__Requirements__:
Transcribe, exactly as they appear, the line that contains "# Travel of the slides", the line that contains "points = [vertex.co", and every line in between, and nothing else.

__Source data__:
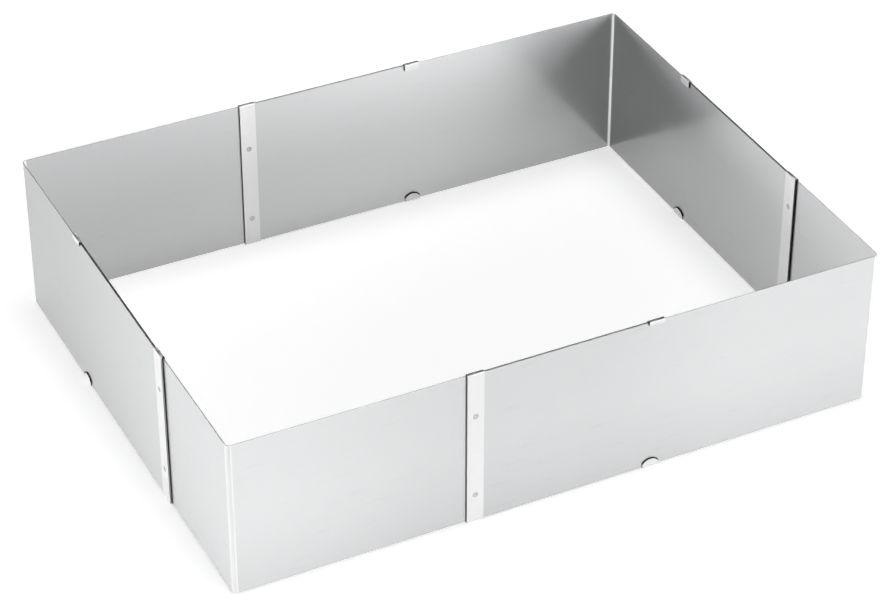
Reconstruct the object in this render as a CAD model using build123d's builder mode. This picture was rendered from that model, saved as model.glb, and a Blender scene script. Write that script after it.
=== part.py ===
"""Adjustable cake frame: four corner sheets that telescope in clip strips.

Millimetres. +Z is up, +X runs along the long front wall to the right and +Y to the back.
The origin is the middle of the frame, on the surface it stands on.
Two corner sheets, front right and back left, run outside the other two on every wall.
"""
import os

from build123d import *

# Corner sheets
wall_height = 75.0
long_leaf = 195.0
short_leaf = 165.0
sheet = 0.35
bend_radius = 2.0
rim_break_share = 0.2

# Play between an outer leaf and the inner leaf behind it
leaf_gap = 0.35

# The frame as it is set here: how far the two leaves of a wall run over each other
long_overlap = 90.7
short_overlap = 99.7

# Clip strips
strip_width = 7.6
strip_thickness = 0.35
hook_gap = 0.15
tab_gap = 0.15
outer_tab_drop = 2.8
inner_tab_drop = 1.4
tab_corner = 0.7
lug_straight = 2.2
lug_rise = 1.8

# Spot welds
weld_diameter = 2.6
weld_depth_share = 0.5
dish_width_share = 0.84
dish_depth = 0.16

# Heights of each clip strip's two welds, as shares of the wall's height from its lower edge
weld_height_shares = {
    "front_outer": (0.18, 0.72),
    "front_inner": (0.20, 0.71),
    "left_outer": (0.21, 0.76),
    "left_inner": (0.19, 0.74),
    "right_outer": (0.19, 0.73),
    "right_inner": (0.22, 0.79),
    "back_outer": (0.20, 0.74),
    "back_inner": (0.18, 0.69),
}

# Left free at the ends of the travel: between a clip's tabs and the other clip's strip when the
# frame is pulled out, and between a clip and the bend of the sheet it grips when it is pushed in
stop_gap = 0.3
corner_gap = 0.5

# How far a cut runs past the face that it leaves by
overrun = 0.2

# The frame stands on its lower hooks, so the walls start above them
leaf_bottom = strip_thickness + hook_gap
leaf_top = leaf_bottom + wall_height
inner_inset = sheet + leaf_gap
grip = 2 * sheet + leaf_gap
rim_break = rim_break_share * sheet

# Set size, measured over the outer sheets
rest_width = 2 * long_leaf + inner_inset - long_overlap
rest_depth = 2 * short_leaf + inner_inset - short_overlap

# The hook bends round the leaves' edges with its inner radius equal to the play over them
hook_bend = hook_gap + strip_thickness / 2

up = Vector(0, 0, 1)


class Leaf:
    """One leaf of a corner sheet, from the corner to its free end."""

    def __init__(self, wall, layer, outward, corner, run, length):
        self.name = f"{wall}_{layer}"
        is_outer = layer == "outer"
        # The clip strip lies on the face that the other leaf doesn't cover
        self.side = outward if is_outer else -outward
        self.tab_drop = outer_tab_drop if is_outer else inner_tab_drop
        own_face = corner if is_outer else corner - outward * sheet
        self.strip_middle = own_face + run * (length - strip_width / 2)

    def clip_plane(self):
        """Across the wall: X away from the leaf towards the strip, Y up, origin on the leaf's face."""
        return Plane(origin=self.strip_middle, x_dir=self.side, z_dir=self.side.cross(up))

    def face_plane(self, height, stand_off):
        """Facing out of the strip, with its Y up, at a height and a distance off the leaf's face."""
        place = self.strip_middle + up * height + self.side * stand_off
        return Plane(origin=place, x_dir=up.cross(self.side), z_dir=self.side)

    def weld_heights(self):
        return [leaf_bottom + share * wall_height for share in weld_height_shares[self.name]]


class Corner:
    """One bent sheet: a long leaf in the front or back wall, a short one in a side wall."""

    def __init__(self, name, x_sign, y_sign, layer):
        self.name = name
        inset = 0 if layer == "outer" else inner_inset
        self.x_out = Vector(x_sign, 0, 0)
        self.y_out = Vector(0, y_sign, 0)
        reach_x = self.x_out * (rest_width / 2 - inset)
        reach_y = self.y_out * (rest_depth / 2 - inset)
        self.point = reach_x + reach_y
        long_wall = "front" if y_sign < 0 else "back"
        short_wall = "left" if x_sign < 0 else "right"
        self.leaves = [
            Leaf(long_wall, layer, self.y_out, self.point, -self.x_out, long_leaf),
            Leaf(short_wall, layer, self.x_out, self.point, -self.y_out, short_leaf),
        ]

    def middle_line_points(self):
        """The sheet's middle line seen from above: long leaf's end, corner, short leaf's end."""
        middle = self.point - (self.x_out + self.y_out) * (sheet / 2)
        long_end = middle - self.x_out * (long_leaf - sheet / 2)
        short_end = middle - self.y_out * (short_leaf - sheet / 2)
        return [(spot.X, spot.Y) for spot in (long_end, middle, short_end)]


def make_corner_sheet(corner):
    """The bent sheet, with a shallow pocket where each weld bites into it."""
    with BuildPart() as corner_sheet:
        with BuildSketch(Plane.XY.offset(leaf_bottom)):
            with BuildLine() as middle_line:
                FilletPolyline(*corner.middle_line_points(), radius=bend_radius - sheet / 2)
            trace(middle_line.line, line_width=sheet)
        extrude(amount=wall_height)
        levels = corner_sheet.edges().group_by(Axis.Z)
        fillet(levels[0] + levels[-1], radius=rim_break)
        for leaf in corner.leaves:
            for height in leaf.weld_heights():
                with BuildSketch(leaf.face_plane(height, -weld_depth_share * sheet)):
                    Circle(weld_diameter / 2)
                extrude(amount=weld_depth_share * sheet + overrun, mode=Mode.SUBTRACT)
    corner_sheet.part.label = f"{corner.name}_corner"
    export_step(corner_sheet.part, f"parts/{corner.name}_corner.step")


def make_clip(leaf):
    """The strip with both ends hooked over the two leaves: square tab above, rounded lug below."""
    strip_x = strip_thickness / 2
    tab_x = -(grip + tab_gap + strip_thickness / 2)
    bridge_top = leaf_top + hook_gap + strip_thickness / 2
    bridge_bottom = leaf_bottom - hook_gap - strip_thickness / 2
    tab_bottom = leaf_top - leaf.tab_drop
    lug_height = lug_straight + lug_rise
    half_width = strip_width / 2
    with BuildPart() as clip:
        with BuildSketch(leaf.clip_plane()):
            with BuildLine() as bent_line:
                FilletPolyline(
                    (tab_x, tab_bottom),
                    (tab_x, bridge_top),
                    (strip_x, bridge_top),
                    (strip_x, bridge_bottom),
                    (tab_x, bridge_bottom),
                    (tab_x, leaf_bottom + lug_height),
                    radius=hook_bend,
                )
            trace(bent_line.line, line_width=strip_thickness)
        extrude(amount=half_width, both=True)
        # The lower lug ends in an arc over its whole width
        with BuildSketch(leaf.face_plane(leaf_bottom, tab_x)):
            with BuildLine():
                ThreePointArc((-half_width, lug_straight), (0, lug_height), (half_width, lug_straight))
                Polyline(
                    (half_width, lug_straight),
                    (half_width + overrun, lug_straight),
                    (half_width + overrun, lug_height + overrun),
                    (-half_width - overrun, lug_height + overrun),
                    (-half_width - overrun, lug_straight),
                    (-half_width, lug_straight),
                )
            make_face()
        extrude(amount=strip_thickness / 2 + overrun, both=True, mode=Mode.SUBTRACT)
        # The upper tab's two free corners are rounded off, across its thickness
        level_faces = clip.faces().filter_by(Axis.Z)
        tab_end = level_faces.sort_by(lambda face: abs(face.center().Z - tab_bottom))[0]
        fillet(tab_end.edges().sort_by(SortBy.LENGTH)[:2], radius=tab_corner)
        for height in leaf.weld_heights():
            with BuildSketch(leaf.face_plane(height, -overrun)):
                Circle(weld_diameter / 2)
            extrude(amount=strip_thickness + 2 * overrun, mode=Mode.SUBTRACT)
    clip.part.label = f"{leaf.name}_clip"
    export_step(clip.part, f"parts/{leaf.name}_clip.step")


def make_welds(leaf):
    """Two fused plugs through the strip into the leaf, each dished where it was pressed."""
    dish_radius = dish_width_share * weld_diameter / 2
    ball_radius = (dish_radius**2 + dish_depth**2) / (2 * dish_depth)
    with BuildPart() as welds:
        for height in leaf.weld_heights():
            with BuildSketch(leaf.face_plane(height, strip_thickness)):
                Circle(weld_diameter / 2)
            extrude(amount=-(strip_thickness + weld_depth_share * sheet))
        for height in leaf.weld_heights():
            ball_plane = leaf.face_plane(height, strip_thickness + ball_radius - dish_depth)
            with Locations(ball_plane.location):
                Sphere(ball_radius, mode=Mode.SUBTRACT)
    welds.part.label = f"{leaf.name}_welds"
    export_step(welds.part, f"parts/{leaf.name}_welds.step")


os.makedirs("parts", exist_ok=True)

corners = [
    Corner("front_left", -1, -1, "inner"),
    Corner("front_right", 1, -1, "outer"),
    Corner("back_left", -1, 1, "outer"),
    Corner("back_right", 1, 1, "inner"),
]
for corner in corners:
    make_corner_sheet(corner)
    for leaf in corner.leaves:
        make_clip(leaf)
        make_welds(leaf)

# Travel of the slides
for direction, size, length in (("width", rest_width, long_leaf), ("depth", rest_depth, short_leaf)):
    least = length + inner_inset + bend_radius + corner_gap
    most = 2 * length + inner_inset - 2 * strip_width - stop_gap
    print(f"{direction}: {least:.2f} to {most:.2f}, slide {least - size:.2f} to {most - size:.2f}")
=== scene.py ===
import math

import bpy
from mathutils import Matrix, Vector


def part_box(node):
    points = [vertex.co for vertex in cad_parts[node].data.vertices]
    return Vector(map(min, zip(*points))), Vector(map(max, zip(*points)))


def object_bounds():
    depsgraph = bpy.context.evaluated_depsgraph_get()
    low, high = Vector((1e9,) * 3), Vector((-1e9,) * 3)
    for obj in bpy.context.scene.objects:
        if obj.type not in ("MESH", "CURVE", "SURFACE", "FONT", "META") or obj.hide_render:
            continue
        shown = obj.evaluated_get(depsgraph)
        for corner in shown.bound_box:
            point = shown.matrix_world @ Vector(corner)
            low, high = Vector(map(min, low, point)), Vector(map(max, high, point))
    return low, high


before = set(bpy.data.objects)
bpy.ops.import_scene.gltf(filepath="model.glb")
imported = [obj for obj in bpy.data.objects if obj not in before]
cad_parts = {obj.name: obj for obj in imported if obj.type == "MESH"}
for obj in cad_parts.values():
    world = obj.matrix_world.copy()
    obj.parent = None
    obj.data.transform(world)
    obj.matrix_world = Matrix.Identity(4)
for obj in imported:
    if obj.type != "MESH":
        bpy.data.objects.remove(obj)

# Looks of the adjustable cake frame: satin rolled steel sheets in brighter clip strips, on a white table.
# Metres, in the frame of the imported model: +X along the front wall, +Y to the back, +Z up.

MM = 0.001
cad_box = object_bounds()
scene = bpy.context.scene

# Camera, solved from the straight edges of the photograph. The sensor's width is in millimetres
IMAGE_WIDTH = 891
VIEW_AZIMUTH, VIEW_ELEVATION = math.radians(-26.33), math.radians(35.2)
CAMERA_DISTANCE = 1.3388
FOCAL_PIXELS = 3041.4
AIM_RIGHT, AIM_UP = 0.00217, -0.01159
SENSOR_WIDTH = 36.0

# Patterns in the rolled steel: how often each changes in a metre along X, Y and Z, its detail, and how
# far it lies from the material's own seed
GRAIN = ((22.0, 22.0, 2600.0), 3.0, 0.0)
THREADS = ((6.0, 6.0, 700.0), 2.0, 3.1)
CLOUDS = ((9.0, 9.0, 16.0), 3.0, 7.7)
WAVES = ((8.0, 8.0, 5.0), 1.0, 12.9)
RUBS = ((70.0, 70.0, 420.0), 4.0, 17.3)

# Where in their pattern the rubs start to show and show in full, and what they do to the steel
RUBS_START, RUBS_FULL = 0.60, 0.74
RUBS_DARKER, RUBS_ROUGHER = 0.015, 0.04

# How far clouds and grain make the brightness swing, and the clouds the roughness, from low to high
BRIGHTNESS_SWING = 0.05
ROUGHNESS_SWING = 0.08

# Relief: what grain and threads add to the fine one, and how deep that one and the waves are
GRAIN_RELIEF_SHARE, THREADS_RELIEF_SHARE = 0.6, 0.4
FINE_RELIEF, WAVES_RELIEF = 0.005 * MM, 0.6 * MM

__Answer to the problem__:
# Travel of the slides
for direction, size, length in (("width", rest_width, long_leaf), ("depth", rest_depth, short_leaf)):
    least = length + inner_inset + bend_radius + corner_gap
    most = 2 * length + inner_inset - 2 * strip_width - stop_gap
    print(f"{direction}: {least:.2f} to {most:.2f}, slide {least - size:.2f} to {most - size:.2f}")
=== scene.py ===
import math

import bpy
from mathutils import Matrix, Vector


def part_box(node):
    points = [vertex.co for vertex in cad_parts[node].data.vertices]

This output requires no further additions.